[Portrait] Villa Fantôme

Des années 1990 aux alentours de 2010, La Ruda fut sinon le patron de la scène rock alternative, du moins un des groupes qui a rencontré durablement son public. Une longévité qui devait autant à ses prestations scéniques – plus de 1000 concerts auréolés “de vapeur et de sueur” – qu’à ses onze albums, dont le son avait su évoluer entre rocksteady punchy, pur rock et touches de swing, le tout emballé dans un écrin de textes de haut vol. En 2019, lors d’une tournée estivale, ses membres s’étaient retrouvés pour le fun et pour le plus grand plaisir de fans. Ce retour à l’élément naturel donne sérieusement envie à Pierre Lebas et Emmanuel Vincentelli – alias Pierrot et Manu, les deux cofondateurs – de remettre ça. Et de se replonger dans leurs fonds baptismaux, le son « british » des années 1977/1985, tous courants confondus. « Ghost Town », le tube des Specials, emblématique selon eux des couleurs musicales de l’époque, leur inspire le nom du groupe et sa traduction adaptée va également symboliser la période un peu fantomatique du premier confinement, période durant laquelle ils donnent naissance au projet.
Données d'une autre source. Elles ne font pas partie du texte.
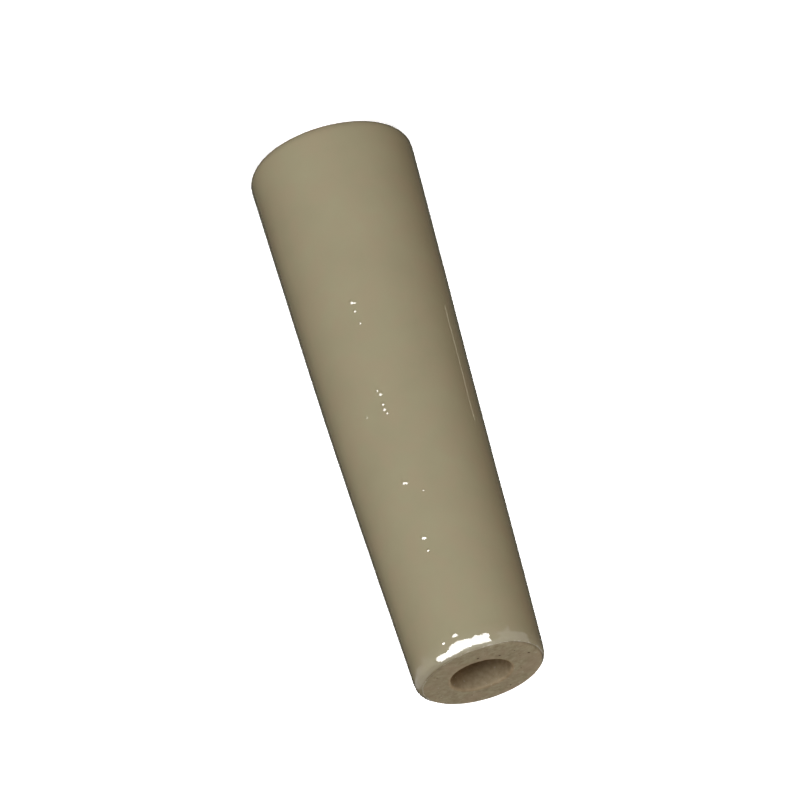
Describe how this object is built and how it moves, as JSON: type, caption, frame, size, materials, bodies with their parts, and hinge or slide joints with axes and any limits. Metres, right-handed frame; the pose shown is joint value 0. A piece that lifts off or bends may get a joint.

Pierrot a beau jouer de temps à autre avec le guitariste Ritchoune Pauvert lors de ces hommages à Bashung, c’est du sang neuf qu’ils sont allés chercher en recrutant quatre nouveaux comparses, issus notamment de Orange Blossom et Tarmac Rodéo. Car il n’était pas question de refaire une Ruda bis, même s’il y a bien évidemment des réminiscences, tant musicales que textuelles. « On savait bien que ça allait transpirer La Ruda, mais l’idée n’était pas de nous plagier ». C’est juste avant leur concert à lAlhambra le 31 mars dernier, dans les backstage qu’on rencontre Pierrot tandis que ses collègues installent le matos sur scène. On a passé Pierrot à la question pour qu’il nous dise tout sur ce beau projet signé chez At(h)ome.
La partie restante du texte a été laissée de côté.